Un día vi a un señor mayor pintando en el Riachuelo y le pregunté cuánto hacía que estaba haciendo esa obra y me dijo: Dos días y setenta y tres años. Es una respuesta, pero creo que todo lo que soy estaba en mí por todos lados. Lo que pasa en la adolescencia, lejos de ser ese paraíso que cuando somos grandes añoramos, está lleno de vacilaciones y dudas. En mi caso tuve una infancia muy de nebulosa y en realidad, pensándolo bien, era miope y no lo sabía. Y luego me pongo a dibujar y pintar. Son cosas raras. Un amigo dice de mi obra: “Debió ser músico”. Es el mejor elogio, porque siento que quiero que mis cuadros se oigan o que lo estático se mueva; es mi verdadera pasión y esa siempre fue mi obsesión. Seguramente ahí estoy yo.
“Pintame” el barrio…
Estoy en San Telmo hace más de 30 años y soy habitante de sus bares: el Británico; Defensa; al Aconcagua no fui más después que echaron a Pablo, el mozo, porque ya no era lo mismo y también a La Coruña donde estaba la gallega Carmen, que se murió cuando se tuvo que ir de ahí… yo la amaba. Todo ese mundo nos distingue bastante. Camino mucho por el barrio, soy deambulante.

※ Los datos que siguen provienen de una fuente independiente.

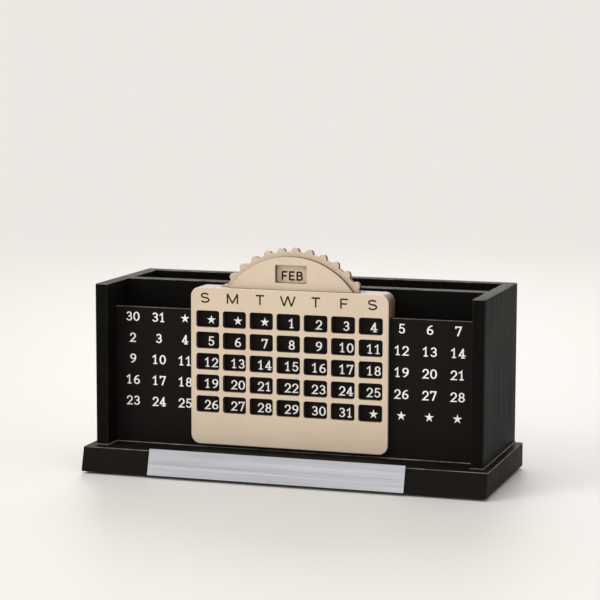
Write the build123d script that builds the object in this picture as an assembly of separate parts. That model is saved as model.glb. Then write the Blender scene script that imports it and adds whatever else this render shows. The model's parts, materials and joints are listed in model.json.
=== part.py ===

Cuando vivía en Avellaneda y pasaba por la calle Cochabamba siempre pensé alguna vez tener un lugar acá. Me resulta mágica esa subida, porque es como elevarte; que casi todas las casas sean antiguas; el árbol de enfrente con sus raíces a la vista, es todo un símbolo.
Me gusta culturalmente aunque -en algún sentido- se distorsionó, como tantas cosas autóctonas, pero igual sigo sintiendo que hay algo que está latente.
Es insólito que tengamos que “hacer” constantemente el Casco Histórico. He viajado y todos están protegidos, siento que estamos en permanente demolición y acá es el centro de esa transformación y mutación. Vivo la gloria de estar en este lugar, con lo que te distingue y también con todos los problemas que tenemos.
Me parece bien que se construya un corredor cultural, soy uno de los artistas de la Feria de los domingos. Un día estando allí, en la esquina bailaban tango y cantaba -maravillosamente- Guillermo Fernández. Esa es mi Argentina, semejante artista consagrado mundialmente cantando en una esquina.